"This silver has already had a life cycle; it's not coming straight from a mine," said Thomas Birch, an archaeologist at the National Museum of Denmark. "[The silver] has been made into dirhams and then been melted in a pot somewhere."
Birch and his colleagues reached that conclusion after chemically testing 25 silver pennies from a Viking-Age hoard unearthed in 2018 near Ribe, on Denmark's Jutland Peninsula. The Damhus hoard, dated to A.D. 830 to 850, contains 226 silver pieces that rank among the earliest Viking coins ever discovered. In a paper published 5 June 2026 in the journal Archaeometry, the team reports that in some of these coins, more than half the silver originated from Islamic "dirhams," silver coins of the Abbasid caliphate and other Islamic states that circulated across Eurasia.

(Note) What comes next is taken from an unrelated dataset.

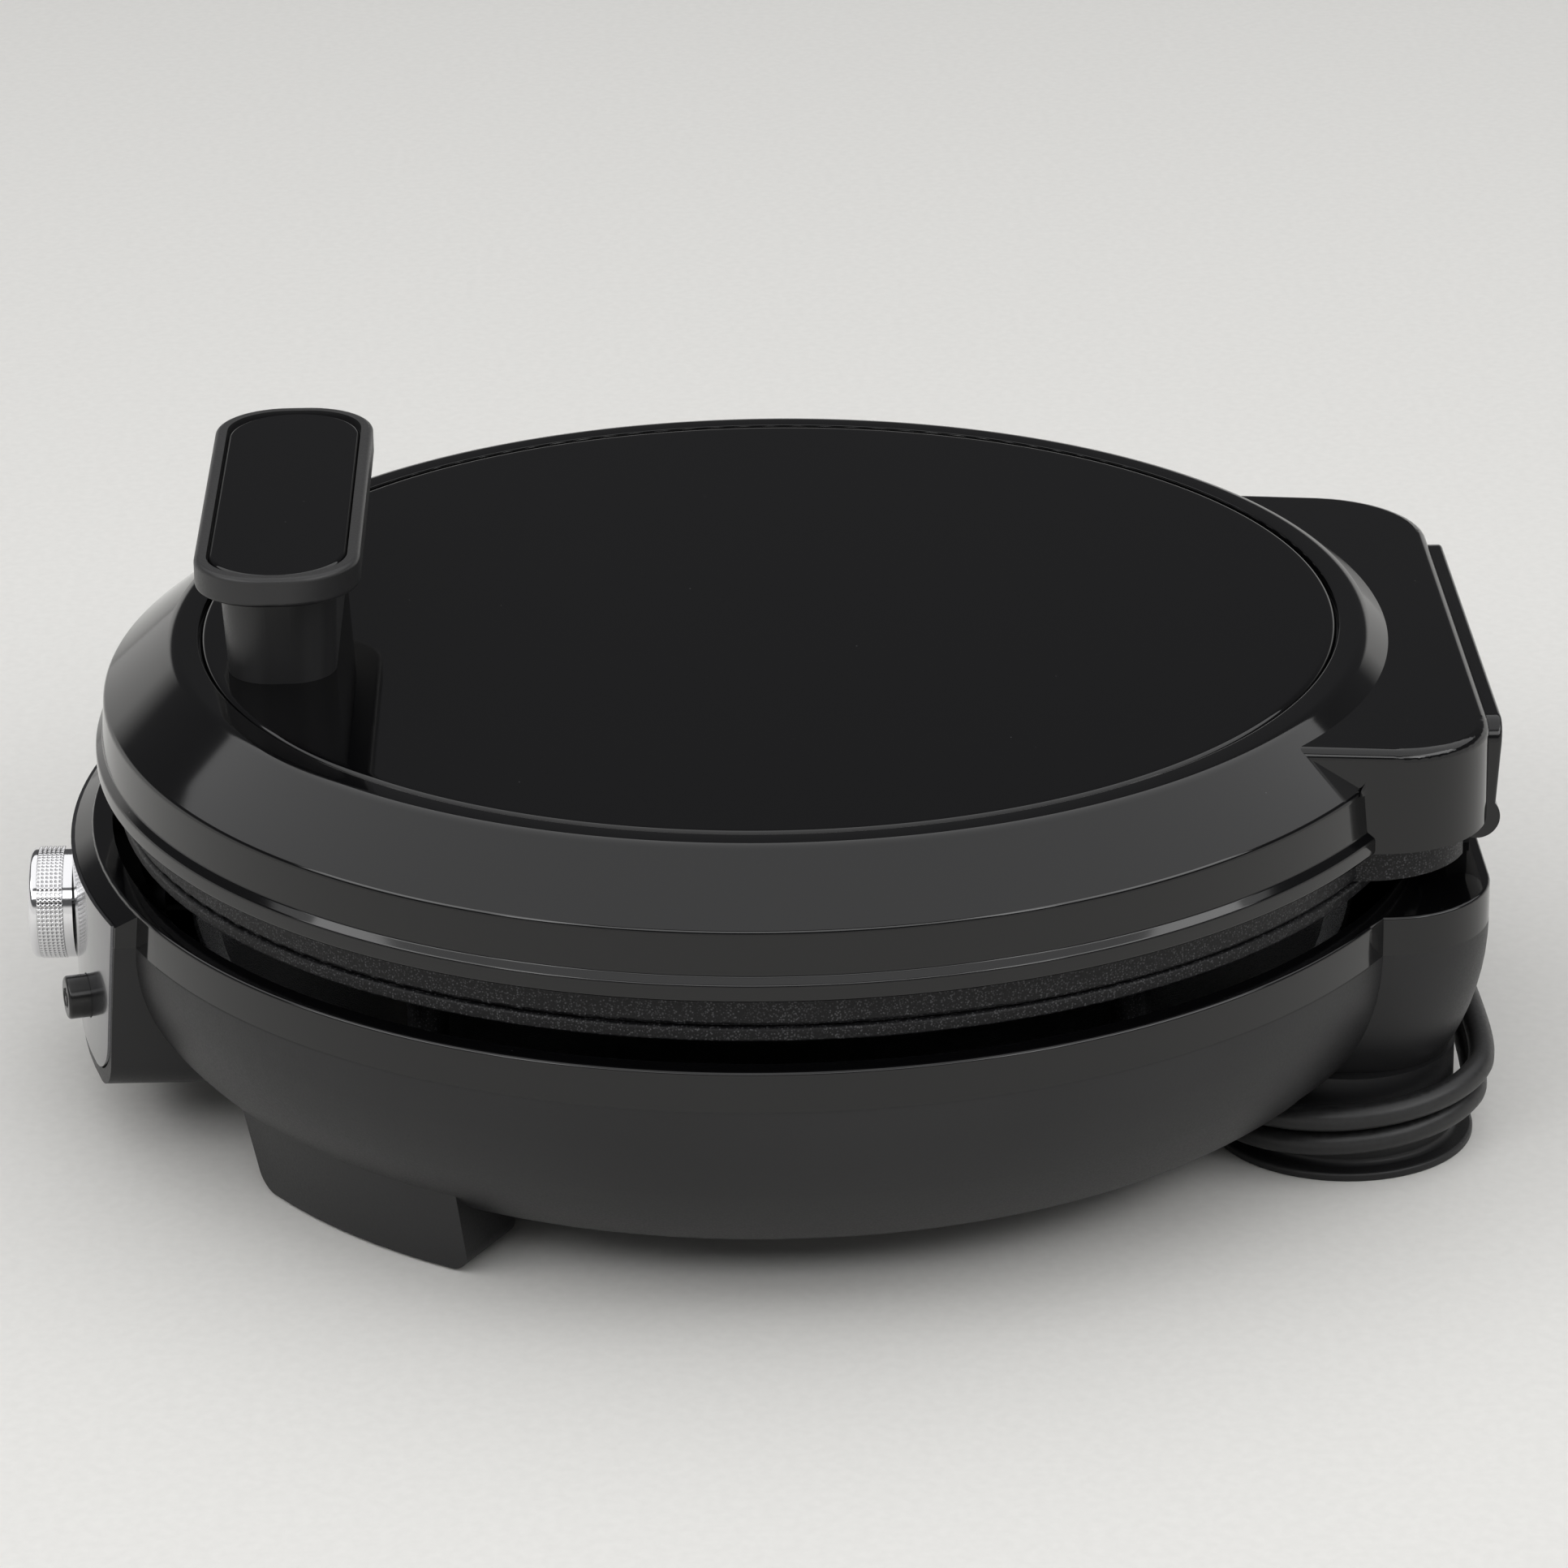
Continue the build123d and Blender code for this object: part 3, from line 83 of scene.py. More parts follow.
DIAL_SWEEP = radians(270)
PANEL_FACE_RADIUS = 176.0 * MM
TICK_COUNT = 21
TICK_GROUP = 5
TICK_SHORT = 1.2 * MM
TICK_LONG = 2.2 * MM
TICK_WIDTH = 0.5 * MM
TICK_GAP = 2.0 * MM
INK_THICKNESS = 0.05 * MM

# Button, square to the panel at its own angle, and the sign on its face
BUTTON_ANGLE = radians(14.4)
BUTTON_LEVEL = 36.0 * MM
BUTTON_FACE_REACH = 181.6 * MM
SIGN_RADIUS = 2.3 * MM
SIGN_LINE = 0.22 * MM
SIGN_OPENING = radians(38)
SIGN_BAR = (0.25, 1.15)

# Indicator lenses: where, along X, green ends and red starts
LAMP_SPLIT = -42.0 * MM

# Lid, from its mouth upwards. A new surface lies a skin's thickness outside the moulding that
# it covers.
SKIN = 0.06 * MM
LIP_DEPTH = 3.0 * MM
LIP_HEIGHT = 4.0 * MM
LIP_CHAMFER = 1.8 * MM
BAND_INSET = 1.7 * MM
BAND_HEIGHT = 10.5 * MM
BAND_LEAN = 0.8 * MM
SHOULDER_WIDTH = 17.7 * MM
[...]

The work is forensic more than narrative. The researchers used X-ray fluorescence and trace-element isotope analysis to fingerprint the silver in the Ribe pennies. Some samples matched dirhams that originated in or near Central Asia, while others showed compositions consistent with a mix of dirham silver and freshly mined European or recycled Scandinavian metal. The result is a documented chemical pathway: Islamic coins traveled as currency, were melted in bulk into ingots, and were then re-minted at Ribe into local pennies stamped with a face said to represent Wodan (Odin) on one side and a stag on the other.
That is a notable shift in the story archaeology tells about the early Viking world. For decades, scholars have debated how Islamic silver first reached Scandinavia. Some pointed to Viking raids and direct contact with the Islamic Mediterranean; others to a longer, indirect route running through the Volga, the Dnieper, and Khazar or Rus middlemen. The new chemistry does not pick a side so much as it confirms the flow itself. The Ribe mint was already absorbing dirham silver in the 830s and 840s, before Harald Bluetooth unified and Christianized Denmark, and before the great influxes of the 10th century.
The scale the team infers is also larger than a single hoard. Based on at least 30 dies identified, the researchers estimate hundreds of thousands of these coins were produced at the Ribe mint alone. A single die can strike thousands of coins, so die counts serve as a proxy for production volume. That is a mint working at industrial pace, and it was running, in part, on silver that had already been currency in Baghdad, Samarkand, or Bukhara.
The study has limits. The Damhus hoard is one collection from one Danish site; the chemistry is consistent with melted dirham silver, not a direct Viking voyage to the caliphate. Scholars generally trace the most economical path for Islamic silver to reach Jutland in the 830s through the rivers and steppe corridors of eastern Europe, where Rus, Khazar, and Bulgar traders handled the transit. What the Ribe coins show is that the silver arrived, was recognized for what it was, and was deliberately absorbed into a local minting economy.
For early medieval economic history, the implication is constructive rather than surprising. Scandinavia in the 9th century is increasingly legible as a node in a Eurasia-wide silver network, not an isolated periphery. The Ribe pennies are the local edge of that network, stamped with Norse iconography and grounded in silver that had spent decades moving across the continent. "Melted in a pot somewhere" is the most concrete sentence in the paper, and it is also the right one for the bigger picture: dirhams came north as coin, left as ingot, and came out as pennies.